* [Problem to solve]:
The material below holds a span beginning at the line with "hide_parts(node)" and ending at the line with "return stand_for(obj, node)". Quote that span exactly, both ends included, and only that span.

** begin Provided material **

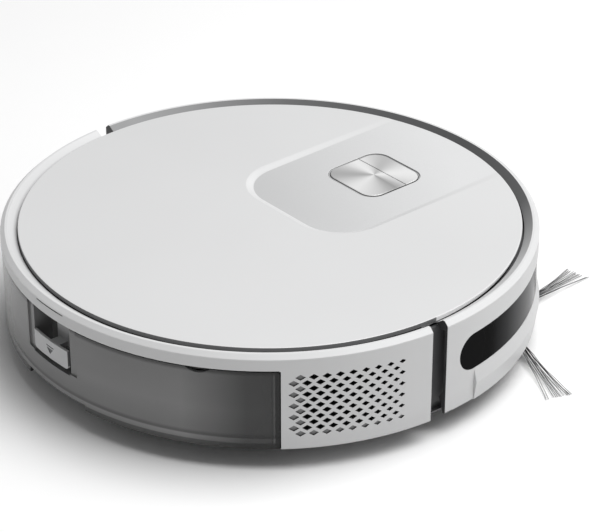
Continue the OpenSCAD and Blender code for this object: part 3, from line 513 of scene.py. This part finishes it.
def weigh_normals(obj):
    """Keeps flat faces flat in shading where they meet narrow rounded edges."""
    modifier = obj.modifiers.new("normals", "WEIGHTED_NORMAL")
    modifier.keep_sharp = True
    modifier.weight = 80


def stand_for(obj, node):
    """Lets obj take the place of a CAD node, on that node's body."""
    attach(obj, NODES[node]["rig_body"])
    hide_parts(node)
    return obj


def draw_in(point):
    """Brings the foot of the bumper's slope closer to the lid, the more the nearer its ends."""
    outwards = Vector((point.x, point.y, 0))
    if mm(71.4) < point.z < mm(71.6) and outwards.length < mm(154):
        outwards.normalize()
        point -= outwards * mm(1.2) * (1 - outwards.y)


def rounded(node, width, smooth_angle=40.0, shape=None):
    """A copy of a CAD node with its sharp edges rounded, standing for that node.

    shape, if any, is called with each vertex's place before the rounding, and may move it.
    """
    bm = bmesh.new()
    bm.from_mesh(NODES[node].data)
    bmesh.ops.remove_doubles(bm, verts=bm.verts, dist=1e-7)
    bmesh.ops.dissolve_limit(bm, angle_limit=math.radians(0.6), verts=bm.verts, edges=bm.edges)
    if shape:
        for vert in bm.verts:
            shape(vert.co)
    sharp = [e for e in bm.edges
             if len(e.link_faces) == 2 and e.calc_face_angle(0.0) > math.radians(25)]
    bmesh.ops.bevel(bm, geom=sharp, offset=mm(width), offset_type="OFFSET", segments=2,
                    profile=0.5, affect="EDGES", clamp_overlap=True)
    obj = new_object(node + "_detail", bm, FINISH[node], smooth_angle)
    weigh_normals(obj)
    return stand_for(obj, node)


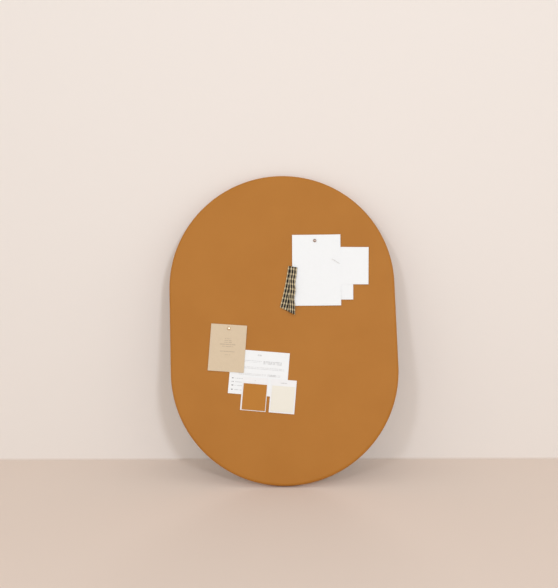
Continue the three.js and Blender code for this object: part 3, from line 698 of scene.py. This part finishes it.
# %% Leaves
def leaf(front, back):
    """Two grids of points, rows upwards and columns to the right, joined round their edges by walls."""
    rows, columns = front.shape[:2]
    count = rows * columns
    index = np.arange(count).reshape(rows, columns)
    edge = np.concatenate([index[0, :-1], index[:-1, -1], index[-1, :0:-1], index[:0:-1, 0]])
    ahead = np.roll(edge, -1)
    front_faces = grid_faces(rows, columns)
    walls = np.stack([edge, edge + count, ahead + count, ahead], axis=1)
    points = np.concatenate([front.reshape(-1, 3), back.reshape(-1, 3)])
    return points, np.concatenate([front_faces, front_faces[:, ::-1] + count, walls])


def set_by_turn(across, up, depth, centre, clockwise):
    """Turns a sheet's own across and up, in mm, clockwise as seen from the front, and moves them to its
    centre. The depth is in mm from the wall."""
    a = math.radians(clockwise)
    x = centre[0] + (across * math.cos(a) + up * math.sin(a)) * MM
    z = centre[1] + (up * math.cos(a) - across * math.sin(a)) * MM
    return np.stack([x, -np.broadcast_to(depth, x.shape) * MM, z], axis=-1)


def leaf_over(solid, across, up, clockwise, rise=0):
    """A leaf in a flat solid's place and as thick: the grids at its back and front depths, plus the rise."""
    return leaf(*[set_by_turn(across, up, rise - y / MM, middle(solid), clockwise)
                  for y in front_and_back(solid)])


def corner_lift(across, up, width, height, lifts):
    """Each lifted corner adds its lift times the square of one minus the distance to the corner over
    its reach. The distance is measured slantwise, as across plus up, so the paper bends on a slant."""
    rise = np.zeros(across.shape)
    for (side, end), (lift, reach) in lifts.items():
        distance = width / 2 - side * across + height / 2 - end * up
        rise += lift * np.clip(1 - distance / reach, 0, 1) ** 2
    return rise


def width_and_height(node_name, clockwise):
    """Sides in mm of a turned rectangle, from its box: the box is as wide as the width times
    the turn's cosine plus the height times its sine, and as high the other way about."""
    low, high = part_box(node_name)
    c, s = math.cos(math.radians(clockwise)), math.sin(math.radians(clockwise))
    box_width, box_height = (high.x - low.x) / MM, (high.z - low.z) / MM
    stretch = c * c - s * s
    return (box_width * c - box_height * s) / stretch, (box_height * c - box_width * s) / stretch


def paper(node_name, name, body, slot, finish, clockwise, lifts=None, bars=()):
    """A leaf in place of a flat solid, with its ink in an attribute. A bar is a printed line: left,
    right, bottom and top in mm from the middle, and how dark it is. Grid lines lie on the bars' edges."""
    width, height = width_and_height(node_name, clockwise)
    across_marks = [edge for bar in bars for edge in bar[:2]]
    up_marks = [edge for bar in bars for edge in bar[2:4]]
    across = np.unique(np.concatenate([np.linspace(-width / 2, width / 2, 25), across_marks]))
    up = np.unique(np.concatenate([np.linspace(-height / 2, height / 2, 33), up_marks]))
    across_grid, up_grid = np.meshgrid(across, up)
    rise = corner_lift(across_grid, up_grid, width, height, lifts or {})
    points, faces = leaf_over(node_name, across_grid, up_grid, clockwise, rise)
    uv = np.stack([across_grid, up_grid], axis=-1).reshape(-1, 2) * MM
    sheet = make_piece(name, points, faces, body, slot, finish, [node_name], uv=np.concatenate([uv, uv]))
    middles = [(a[:-1] + a[1:]) / 2 for a in (across, up)]
    across_middle, up_middle = np.meshgrid(*middles)
    ink = np.zeros(across_middle.shape)
    for left, right, bottom, top, dark in bars:
        inside = (across_middle > left) & (across_middle < right) & (up_middle > bottom) & (up_middle < top)
        ink[inside] = dark
    shade = np.zeros(len(faces))
    shade[:ink.size] = ink.ravel()
    sheet.data.attributes.new("ink", "FLOAT", "FACE").data.foreach_set("value", shade.astype(np.float32))
    return sheet


# %% [markdown]
# ## Paper, card and print
# Uncoated paper is made of pressed fibre: matt, nearly white, with a cloudy look and a faint tooth. Kraft
# card is brown and flecked. Print darkens the paper where the ink attribute says so. The lines carry no
# words: a stepped noise along each line breaks it into pieces the length of words.

# %% Paper materials
CLOUD, TOOTH, FLECK = 9 * MM, 0.9 * MM, 1.6 * MM
WORD, LINE = 3.2 * MM, 12 * MM


def pulp(name, colour, darker, ink_colour, fleck=0.0):
    """Pressed fibre of one colour, cloudy towards a darker one, with printed bars and flecks."""
    made, shader = material(name, Roughness=0.82, IOR=1.5)
    flat = node(made, "UVMap", uv_map="UVMap").outputs["UV"]
    where = on_object(made)
    tone = blend(made, noise(made, where, CLOUD, 5, 0.6), darker, colour)
    specks = remap(made, noise(made, where, FLECK, 2), 0.62, 0.7, 0, fleck)
    flecked = blend(made, specks, tone, ink_colour)
    ink = node(made, "Attribute", attribute_name="ink").outputs["Fac"]
    words = node(made, "Mapping", {"Vector": flat, "Scale": (1 / WORD, 1 / LINE, 1)}).outputs["Vector"]
    breaks = node(made, "TexNoise", {"Vector": words, "Scale": 1.0, "Detail": 0},
                  noise_dimensions="2D").outputs["Fac"]
    printed = maths(made, "MULTIPLY", ink, remap(made, breaks, 0.36, 0.42, 0.25, 1))
    tooth = noise(made, where, TOOTH, 3)
    feed(made, shader, Base_Color=blend(made, printed, flecked, ink_colour),
         Normal=relief(made, tooth, 0.12, 0.05 * MM))
    return made


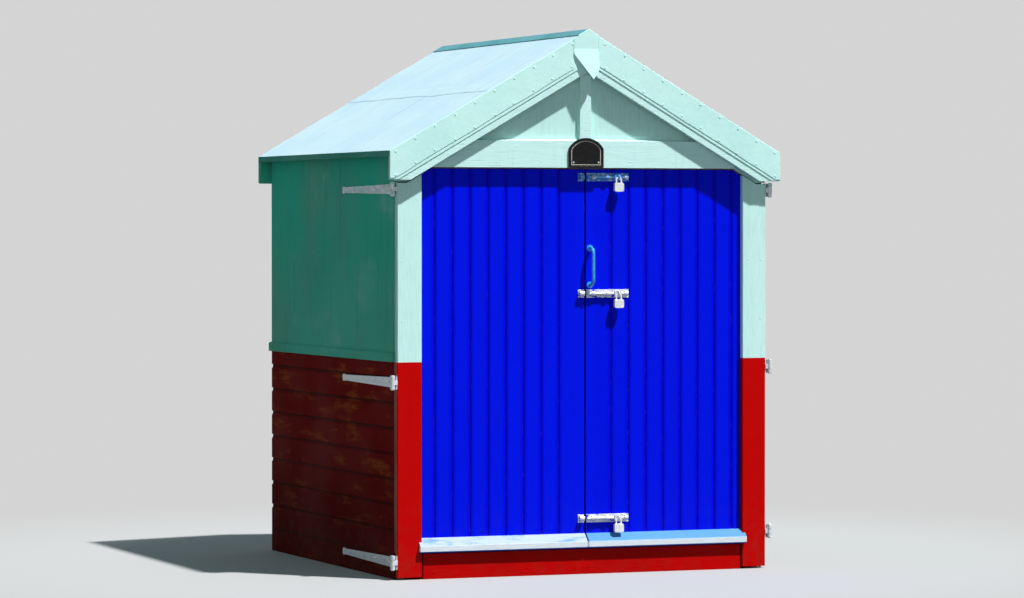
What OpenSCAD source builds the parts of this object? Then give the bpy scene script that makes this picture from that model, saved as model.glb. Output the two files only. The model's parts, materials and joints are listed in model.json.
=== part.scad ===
// A timber beach hut, six feet square: a pitched felt roof, sheeted and boarded walls,
// and two boarded door leaves hung at the outer front corners on long iron bands.
// Millimetres. +Z is up, the doors face -Y, the origin is the middle of the footprint at ground level.

/* [Hut] */
// Width over the side walls
hut_w = 1830; // [1700:10:2200]
// Depth from the face of the corner boards to the face of the back wall
hut_d = 1830; // [1600:10:2400]
// Height of the felt over the side walls, above the underside of the gable
wall_rise = 104; // [96:1:130]
// Pitch of both roof slopes, in degrees
pitch = 30; // [28:1:32]
// Side of the square posts and rails of the walls
post_t = 44; // [38:1:60]
// Thickness of the wall sheets and of the shiplap boards
clad_t = 14; // [10:1:20]

/* [Base and floor] */
// Height of the base beams, with the floor level with them
beam_h = 115; // [90:5:150]
// Thickness of the side and back base beams
beam_t = 50; // [40:1:70]
// Thickness of the floor boards
floor_t = 20; // [15:1:30]
// Number of floor joists
joists = 3; // [2:1:5]
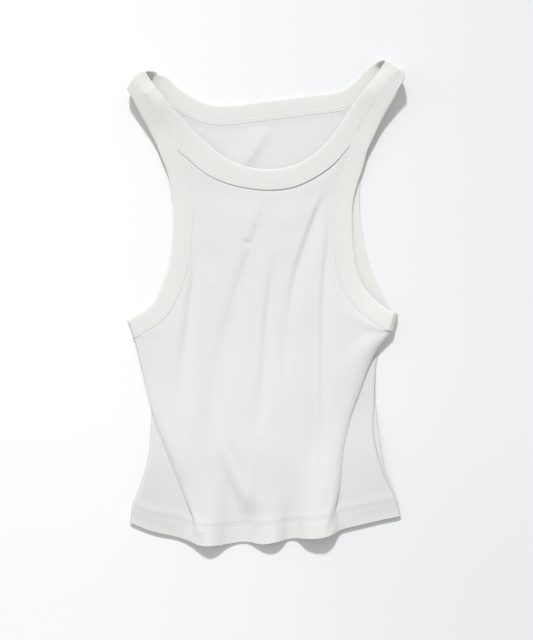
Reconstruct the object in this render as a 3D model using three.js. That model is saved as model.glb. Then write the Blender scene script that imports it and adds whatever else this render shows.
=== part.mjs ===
// Cropped tank top in ribbed cotton, laid on its back on a flat surface. Millimetres.
// +Z is up from the surface, +Y runs from the hem to the straps, and the origin is the
// middle of the garment's box on the surface. The front panel lies over the flat back
// panel, and rolls under along both sides below the armholes.
import * as THREE from 'three';

// Cloth
const WALL = 1.2; // one layer of the ribbed knit
const FOLDED = 2.2; // binding or hem, folded double
const SEAM_GAP = 0.3; // clear space between pieces that are sewn together
const HEM_DEPTH = 20;

// Bindings, seam to folded edge
const NECK_FRONT_WIDTH = 21.5;
const NECK_BACK_WIDTH = 19.7;
const ARMHOLE_WIDTH = 20.7;

// Levels on the panels, above the hem's edge
const FRONT_LENGTH = 229;
const BACK_LENGTH = 215;
const BACK_LEVELS = [0, HEM_DEPTH, HEM_DEPTH + 1.5, 50, 80, 110, 140, 170, 195];
const POINT_CLEARANCE = 1.6; // how far a panel's pointed corner stops short of its strap

// Steps along the pieces
const NECK_STEPS = 26; // across the front panel, and along the front of the neck
const BACK_NECK_STEPS = 14;
const ARMHOLE_STEPS = 18; // from armpit to strap
const BODY_STEPS = 17; // from hem to armpit
const SIDE_STEPS = 13; // round the roll at each side
const STRAP_STEPS = 6;
const LOOP_STEPS = 6; // round a shoulder or an armpit

const FLAT = FOLDED / 2; // middle of a binding that lies on the surface

// The shoulders: where each strap turns over, which way it points there, how high
// it stands, each binding's width there, and its centre line on both sides of the turn.
const SHOULDERS = {
  left: {
    tip: [-141.4, 246], toward: [-0.66, 0.75], top: 20, width: 15,
    back: [
      { x: -108, y: 219, z: FLAT },
      { x: -121, y: 229.5, z: FLAT },
    ],
    front: [
      { x: -120, y: 210, z: 14 },
      { x: -110.5, y: 194.5, z: 10.5 },
      { x: -101, y: 179, z: 8.4 },
      { x: -96.5, y: 169, z: 7.4 },
    ],
  },
  right: {
    tip: [140.8, 255.6], toward: [0.67, 0.74], top: 22.5, width: 16,
    back: [
      { x: 112.5, y: 228.3, z: FLAT },
      { x: 124, y: 239, z: FLAT },
    ],
    front: [
      { x: 127.5, y: 234, z: 20.5 },
      { x: 116.5, y: 218, z: 17 },
      { x: 105.5, y: 199, z: 12.5 },
      { x: 92.7, y: 174.4, z: 9 },
    ],
  },
};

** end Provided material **

* [Written response]:
    hide_parts(node)
    return obj


def draw_in(point):
    """Brings the foot of the bumper's slope closer to the lid, the more the nearer its ends."""
    outwards = Vector((point.x, point.y, 0))
    if mm(71.4) < point.z < mm(71.6) and outwards.length < mm(154):
        outwards.normalize()
        point -= outwards * mm(1.2) * (1 - outwards.y)


def rounded(node, width, smooth_angle=40.0, shape=None):
    """A copy of a CAD node with its sharp edges rounded, standing for that node.

    shape, if any, is called with each vertex's place before the rounding, and may move it.
    """
    bm = bmesh.new()
    bm.from_mesh(NODES[node].data)
    bmesh.ops.remove_doubles(bm, verts=bm.verts, dist=1e-7)
    bmesh.ops.dissolve_limit(bm, angle_limit=math.radians(0.6), verts=bm.verts, edges=bm.edges)
    if shape:
        for vert in bm.verts:
            shape(vert.co)
    sharp = [e for e in bm.edges
             if len(e.link_faces) == 2 and e.calc_face_angle(0.0) > math.radians(25)]
    bmesh.ops.bevel(bm, geom=sharp, offset=mm(width), offset_type="OFFSET", segments=2,
                    profile=0.5, affect="EDGES", clamp_overlap=True)
    obj = new_object(node + "_detail", bm, FINISH[node], smooth_angle)
    weigh_normals(obj)
    return stand_for(obj, node)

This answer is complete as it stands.